### TASK DESCRIPTION
Copy all lines holding the word "three" from the entries.

### TASK INPUTS
>>>>>

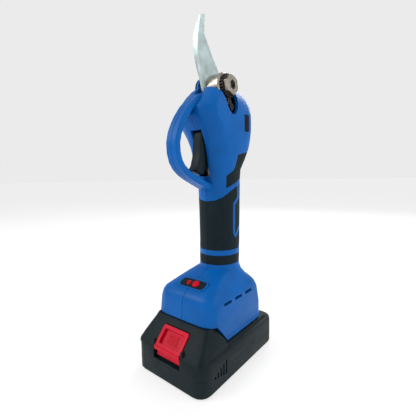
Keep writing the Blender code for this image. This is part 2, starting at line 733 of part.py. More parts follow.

<<<<<
>>>>>

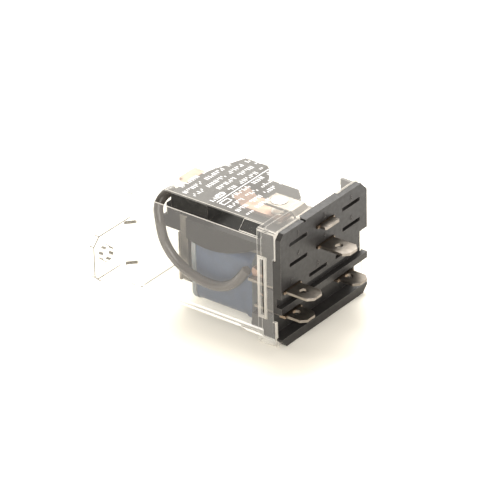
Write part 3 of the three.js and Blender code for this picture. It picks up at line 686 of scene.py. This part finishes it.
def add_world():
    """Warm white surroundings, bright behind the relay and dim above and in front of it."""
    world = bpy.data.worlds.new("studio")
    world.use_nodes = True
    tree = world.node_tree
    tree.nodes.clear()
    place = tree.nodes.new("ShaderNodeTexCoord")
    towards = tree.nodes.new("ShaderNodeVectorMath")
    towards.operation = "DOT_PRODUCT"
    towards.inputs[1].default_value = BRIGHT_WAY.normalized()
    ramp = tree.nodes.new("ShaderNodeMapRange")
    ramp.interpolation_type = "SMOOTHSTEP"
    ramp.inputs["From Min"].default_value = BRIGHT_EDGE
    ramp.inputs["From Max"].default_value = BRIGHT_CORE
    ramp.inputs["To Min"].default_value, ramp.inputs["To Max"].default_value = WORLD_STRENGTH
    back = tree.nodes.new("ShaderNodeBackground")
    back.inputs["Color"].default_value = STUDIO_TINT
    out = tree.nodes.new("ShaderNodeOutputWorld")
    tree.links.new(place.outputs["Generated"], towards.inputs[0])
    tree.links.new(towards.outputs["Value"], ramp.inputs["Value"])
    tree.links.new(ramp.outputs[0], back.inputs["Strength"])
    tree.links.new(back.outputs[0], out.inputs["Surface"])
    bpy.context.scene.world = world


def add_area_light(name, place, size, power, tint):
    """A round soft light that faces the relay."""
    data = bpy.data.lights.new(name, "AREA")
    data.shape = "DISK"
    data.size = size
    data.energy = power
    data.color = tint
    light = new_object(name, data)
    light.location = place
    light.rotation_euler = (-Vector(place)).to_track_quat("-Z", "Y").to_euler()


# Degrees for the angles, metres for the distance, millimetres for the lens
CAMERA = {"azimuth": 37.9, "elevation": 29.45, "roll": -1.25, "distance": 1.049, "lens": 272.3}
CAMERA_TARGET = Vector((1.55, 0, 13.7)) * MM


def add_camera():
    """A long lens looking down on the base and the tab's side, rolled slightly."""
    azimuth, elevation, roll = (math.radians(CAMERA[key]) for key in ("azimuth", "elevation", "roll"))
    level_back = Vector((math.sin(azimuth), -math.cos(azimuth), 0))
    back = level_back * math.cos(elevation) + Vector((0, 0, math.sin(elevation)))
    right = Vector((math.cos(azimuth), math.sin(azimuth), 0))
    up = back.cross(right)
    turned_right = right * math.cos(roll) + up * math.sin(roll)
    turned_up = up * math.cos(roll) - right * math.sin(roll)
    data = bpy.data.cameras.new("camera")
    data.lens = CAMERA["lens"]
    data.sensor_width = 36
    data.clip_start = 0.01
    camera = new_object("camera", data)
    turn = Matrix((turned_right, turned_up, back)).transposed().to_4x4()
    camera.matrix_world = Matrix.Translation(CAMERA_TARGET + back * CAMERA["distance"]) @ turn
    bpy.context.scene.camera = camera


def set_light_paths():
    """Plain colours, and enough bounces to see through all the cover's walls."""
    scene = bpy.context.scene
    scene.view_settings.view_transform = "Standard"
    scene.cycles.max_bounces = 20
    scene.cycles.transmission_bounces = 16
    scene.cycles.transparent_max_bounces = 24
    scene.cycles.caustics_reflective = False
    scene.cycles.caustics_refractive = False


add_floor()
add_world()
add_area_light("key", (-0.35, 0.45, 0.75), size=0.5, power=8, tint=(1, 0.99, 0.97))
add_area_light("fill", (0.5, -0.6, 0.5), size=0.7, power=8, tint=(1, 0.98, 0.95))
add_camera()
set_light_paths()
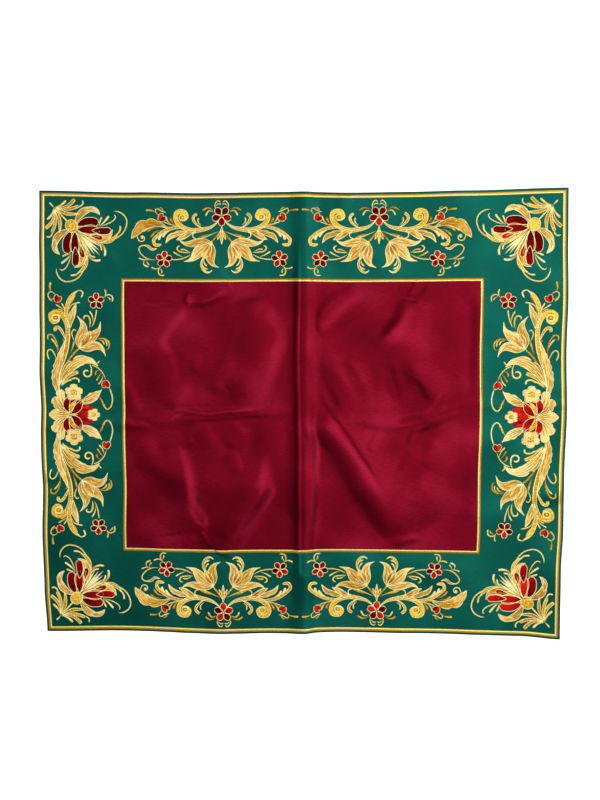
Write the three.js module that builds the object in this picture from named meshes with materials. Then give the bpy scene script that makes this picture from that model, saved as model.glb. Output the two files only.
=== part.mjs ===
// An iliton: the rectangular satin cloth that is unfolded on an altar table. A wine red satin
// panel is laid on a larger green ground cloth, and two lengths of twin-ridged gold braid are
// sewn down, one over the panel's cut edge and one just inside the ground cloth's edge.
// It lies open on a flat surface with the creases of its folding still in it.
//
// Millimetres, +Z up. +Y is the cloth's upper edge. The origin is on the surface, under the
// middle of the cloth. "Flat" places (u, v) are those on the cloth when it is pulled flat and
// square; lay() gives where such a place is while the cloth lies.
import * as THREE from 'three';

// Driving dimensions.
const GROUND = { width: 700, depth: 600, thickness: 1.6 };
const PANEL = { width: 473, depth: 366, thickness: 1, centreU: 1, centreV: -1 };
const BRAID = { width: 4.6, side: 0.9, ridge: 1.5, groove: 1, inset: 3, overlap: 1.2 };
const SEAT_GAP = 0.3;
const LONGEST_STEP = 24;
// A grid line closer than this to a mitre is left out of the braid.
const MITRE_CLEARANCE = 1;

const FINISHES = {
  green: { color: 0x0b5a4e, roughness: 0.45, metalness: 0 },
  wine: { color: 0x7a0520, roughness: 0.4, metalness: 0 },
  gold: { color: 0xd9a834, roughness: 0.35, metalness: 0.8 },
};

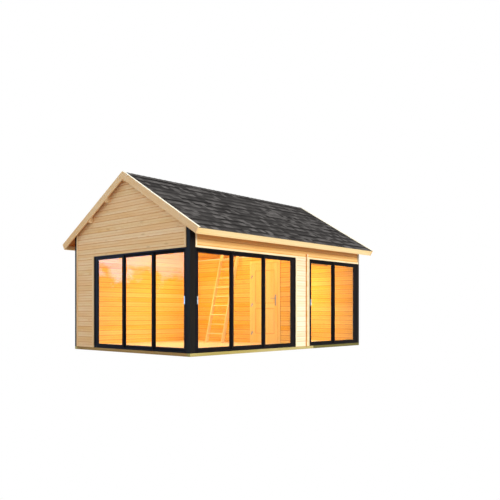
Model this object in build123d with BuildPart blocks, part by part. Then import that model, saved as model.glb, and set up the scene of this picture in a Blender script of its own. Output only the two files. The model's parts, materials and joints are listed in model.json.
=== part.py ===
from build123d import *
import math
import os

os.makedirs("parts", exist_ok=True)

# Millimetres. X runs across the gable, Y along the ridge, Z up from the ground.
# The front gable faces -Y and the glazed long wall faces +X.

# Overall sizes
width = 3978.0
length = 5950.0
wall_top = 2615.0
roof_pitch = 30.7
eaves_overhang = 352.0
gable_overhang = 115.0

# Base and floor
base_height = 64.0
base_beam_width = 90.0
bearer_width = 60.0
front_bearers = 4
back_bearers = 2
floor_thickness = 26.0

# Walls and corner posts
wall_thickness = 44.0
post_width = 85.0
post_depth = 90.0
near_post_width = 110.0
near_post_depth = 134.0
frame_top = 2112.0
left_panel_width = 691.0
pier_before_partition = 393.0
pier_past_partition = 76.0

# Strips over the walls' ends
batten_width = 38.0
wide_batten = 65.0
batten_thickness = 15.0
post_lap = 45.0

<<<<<

### RESPONSE BELOW
Write part 3 of the three.js and Blender code for this picture. It picks up at line 686 of scene.py. This part finishes it.
Write the three.js module that builds the object in this picture from named meshes with materials. Then give the bpy scene script that makes this picture from that model, saved as model.glb. Output the two files only.
import * as THREE from 'three';